NHS employees have also formed a
social enterprise to provide joined-up services for homeless people in
Leicester.
These early
examples do provide ‘inspirational stories’, Burns said.
‘It’s really
impressive how much more innovation is happening across these organisations.’
The pathfinders
are part of the government’s policy to encourage more staff-owned mutuals under
a ‘right to provide’. Last year, Cabinet Office minister Francis Maude
announced that employers were expected to accept suitable proposals from
frontline members of staff who want to take over and run their services as
mutual organisations.
In February, a mutuals
taskforce was launched to ensure that the plans were implemented in government.
The idea is also included the government’s Open
public services white paper, launched in July, which aims to increase competition.

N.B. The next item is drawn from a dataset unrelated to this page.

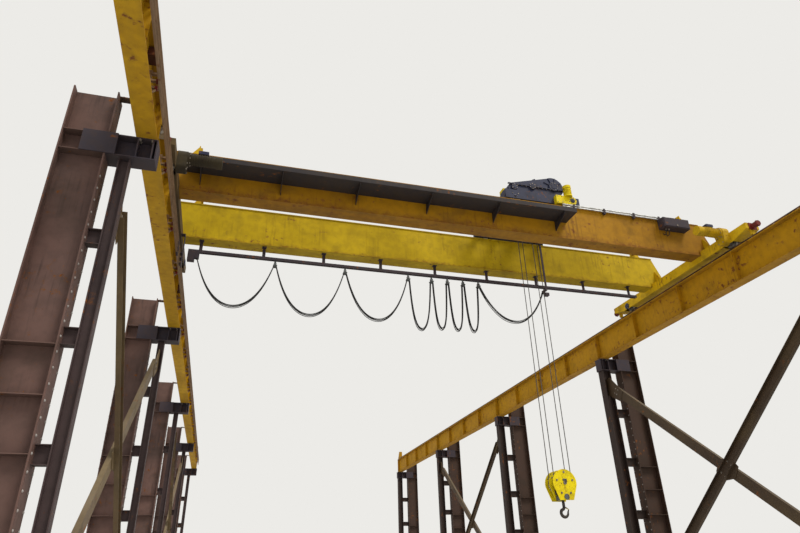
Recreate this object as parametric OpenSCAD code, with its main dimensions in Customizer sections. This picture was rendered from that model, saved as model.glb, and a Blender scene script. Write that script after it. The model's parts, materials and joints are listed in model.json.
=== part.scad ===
// Double girder overhead bridge crane on a five bay runway.
// X runs across the span, Y along the runway and Z up, in millimetres.
// The origin is on the floor, in the middle of the runway.

/* [Runway] */
// Distance between the centres of the two runway rails
span = 12200; // [11000:100:14000]
// Height of the rail tops above the floor
rail_top = 8000; // [7200:100:9500]
// Distance between two columns along the runway
bay = 7500; // [7000:50:7700]
// Number of bays
bays = 5; // [3:1:5]
// Depth of a runway beam
beam_depth = 740; // [650:10:850]
// Width of a runway beam's flanges
beam_flange = 280; // [240:10:340]
// Thickness of a runway beam's flanges
beam_flange_t = 18; // [12:1:25]
// Thickness of a runway beam's web
beam_web_t = 12; // [8:1:16]
// Gap between the ends of two runway beams
beam_gap = 12; // [6:1:20]
// Height of the runway rail
rail_h = 110; // [90:5:130]
// Width of the runway rail's head
rail_head = 60; // [50:2:70]
// Height of the end stops above the rail top
stop_h = 330; // [300:10:400]

/* [Columns] */
// Distance from the rail to the centre of the main column behind it
column_setback = 780; // [720:10:900]
// Depth of a main column across the runway
column_depth = 600; // [500:10:650]
// Width of a main column's flanges
column_flange = 300; // [250:10:360]
// Thickness of a main column's flanges
column_flange_t = 20; // [14:1:28]
// Thickness of a main column's web
column_web_t = 12; // [8:1:18]
// Depth and flange width of a crane leg
leg_size = 250; // [200:10:280]
// Size of the slimmer inner legs on the left side
left_leg_size = 150; // [130:5:200]
// Distance the left crane legs stand further out than their rail
left_leg_shift = 240; // [0:10:250]
// Thickness of a crane leg's flanges
leg_flange_t = 14; // [10:1:20]
// Thickness of a crane leg's web
leg_web_t = 9; // [6:1:14]
// Depth of the head beam under the runway beams
head_depth = 350; // [300:10:420]
// Width of the head beam's flanges
head_width = 280; // [240:10:320]
// Number of battens between the two legs of a column
battens = 4; // [2:1:6]
// Depth of a batten
batten_depth = 220; // [160:10:260]
// Thickness of a base plate
base_t = 30; // [20:1:45]
// Distance a base plate reaches past the legs
base_margin = 100; // [80:5:140]
// Diameter of an anchor bolt hole
anchor_d = 30; // [20:1:36]

/* [Bracing] */
// Depth of a diagonal channel
brace_depth = 240; // [180:10:280]
// Width of a diagonal channel's flanges
brace_flange = 80; // [60:5:100]
// Thickness of a diagonal channel
brace_t = 10; // [7:1:14]
// Thickness of a gusset plate
gusset_t = 12; // [8:1:20]
// Height of the lower end of the bracing
brace_low = 500; // [400:50:700]

/* [Girders] */
// Distance between the centres of the two girders
girder_spacing = 1840; // [1700:20:2100]
// Width of a girder's plates
girder_width = 360; // [320:10:420]
// Depth of a girder
girder_depth = 870; // [800:10:950]
// Height of the girders' underside above the rail top
girder_clear = 180; // [160:10:240]
// Thickness of a girder's top and bottom plates
girder_plate_t = 16; // [10:1:22]
// Thickness of a girder's webs
girder_web_t = 8; // [6:1:12]
// Distance that a girder's plates stand out past its webs
girder_lip = 20; // [15:1:30]
// Height of the trolley rail
trolley_rail_h = 60; // [50:5:70]
// Width of the trolley rail
trolley_rail_w = 50; // [44:2:60]

/* [End trucks] */
// Length of an end truck
truck_length = 5000; // [4800:50:5400]
// Width of an end truck
truck_width = 350; // [330:10:380]
// Height of an end truck's underside above the rail top
truck_clear = 45; // [35:5:60]
// Depth of an end truck
truck_depth = 235; // [225:5:300]
// Thickness of an end truck's plates
truck_plate_t = 12; // [8:1:16]
// Distance between the two wheels of an end truck
wheel_base = 3800; // [3600:50:3900]
// Tread diameter of a bridge wheel
wheel_d = 240; // [220:5:250]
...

The Cabinet Office said the government would announce further measures to support public sector mutuals soon.
A spokesman told Public Finance that this would be part of ‘ambitious plans to support frontline staff who want to form mutual organisations and take control of the services they provide’.

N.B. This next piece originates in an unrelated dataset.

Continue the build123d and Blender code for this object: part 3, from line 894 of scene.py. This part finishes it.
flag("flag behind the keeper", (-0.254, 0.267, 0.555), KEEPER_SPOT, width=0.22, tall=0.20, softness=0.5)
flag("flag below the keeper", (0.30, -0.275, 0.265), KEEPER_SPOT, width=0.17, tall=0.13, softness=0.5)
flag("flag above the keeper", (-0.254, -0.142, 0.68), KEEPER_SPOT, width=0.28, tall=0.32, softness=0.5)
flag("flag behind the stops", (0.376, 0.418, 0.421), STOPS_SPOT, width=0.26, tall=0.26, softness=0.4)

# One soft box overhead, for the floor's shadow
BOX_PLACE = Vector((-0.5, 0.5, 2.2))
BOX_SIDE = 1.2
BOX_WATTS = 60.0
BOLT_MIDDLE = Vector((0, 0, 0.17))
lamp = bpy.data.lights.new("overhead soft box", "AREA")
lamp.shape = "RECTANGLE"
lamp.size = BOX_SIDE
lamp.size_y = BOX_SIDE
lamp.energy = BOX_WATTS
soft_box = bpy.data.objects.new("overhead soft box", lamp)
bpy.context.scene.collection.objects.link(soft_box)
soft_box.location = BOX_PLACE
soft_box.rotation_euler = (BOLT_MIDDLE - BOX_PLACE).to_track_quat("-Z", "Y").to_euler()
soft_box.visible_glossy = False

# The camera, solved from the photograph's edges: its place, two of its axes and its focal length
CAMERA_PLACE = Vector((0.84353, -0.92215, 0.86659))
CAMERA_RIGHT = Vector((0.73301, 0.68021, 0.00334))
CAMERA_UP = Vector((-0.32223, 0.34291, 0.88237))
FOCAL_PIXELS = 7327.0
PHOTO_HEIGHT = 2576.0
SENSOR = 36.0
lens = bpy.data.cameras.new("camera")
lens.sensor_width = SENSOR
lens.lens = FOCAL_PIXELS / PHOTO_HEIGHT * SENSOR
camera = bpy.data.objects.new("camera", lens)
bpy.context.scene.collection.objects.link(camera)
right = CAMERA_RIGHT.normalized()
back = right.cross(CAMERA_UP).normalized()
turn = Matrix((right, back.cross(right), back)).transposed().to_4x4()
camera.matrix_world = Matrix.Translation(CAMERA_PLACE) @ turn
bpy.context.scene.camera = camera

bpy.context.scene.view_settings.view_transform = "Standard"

He added that steps had already been taken to ensure that mutuals could bid on ‘a level playing field’. This included encouraging public service commissioners to disclose any Tupe (Transfer of Undertakings) liabilities at an early stage when the right to provide has been invoked.

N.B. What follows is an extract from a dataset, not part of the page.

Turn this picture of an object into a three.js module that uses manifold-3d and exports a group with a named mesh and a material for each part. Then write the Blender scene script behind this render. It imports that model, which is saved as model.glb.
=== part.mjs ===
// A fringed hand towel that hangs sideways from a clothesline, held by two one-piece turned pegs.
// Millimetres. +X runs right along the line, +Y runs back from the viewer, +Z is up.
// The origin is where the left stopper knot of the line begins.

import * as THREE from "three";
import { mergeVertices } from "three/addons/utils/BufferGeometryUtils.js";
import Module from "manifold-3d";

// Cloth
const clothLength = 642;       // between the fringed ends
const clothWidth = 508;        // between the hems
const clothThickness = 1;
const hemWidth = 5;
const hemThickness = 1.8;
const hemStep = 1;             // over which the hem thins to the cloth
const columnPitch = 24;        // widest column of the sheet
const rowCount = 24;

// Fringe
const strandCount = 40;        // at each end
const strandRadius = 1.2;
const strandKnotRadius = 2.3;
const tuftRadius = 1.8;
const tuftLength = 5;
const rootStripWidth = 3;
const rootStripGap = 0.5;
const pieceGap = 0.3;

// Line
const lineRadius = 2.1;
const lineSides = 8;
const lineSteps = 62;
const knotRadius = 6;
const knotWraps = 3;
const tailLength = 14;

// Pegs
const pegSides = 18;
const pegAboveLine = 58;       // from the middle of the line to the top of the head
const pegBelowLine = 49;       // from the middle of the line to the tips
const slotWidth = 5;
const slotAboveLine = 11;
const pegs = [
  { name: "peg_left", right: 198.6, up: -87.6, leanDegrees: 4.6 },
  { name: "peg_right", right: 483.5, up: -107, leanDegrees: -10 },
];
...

‘Departments have published a set of specific, targeted actions to increase their proportion of the value of contracts made with small and medium-sized enterprises,’ he said.
‘We currently have 21 pathfinder mutuals which are supported by 20 expert mentors, including John Lewis, A4e, KPMG and PricewaterhouseCoopers. The Mutuals Taskforce is in place to champion spin-outs across public services and, along with the pathfinder programme, identify and remove barriers that disadvantage staff mutuals.’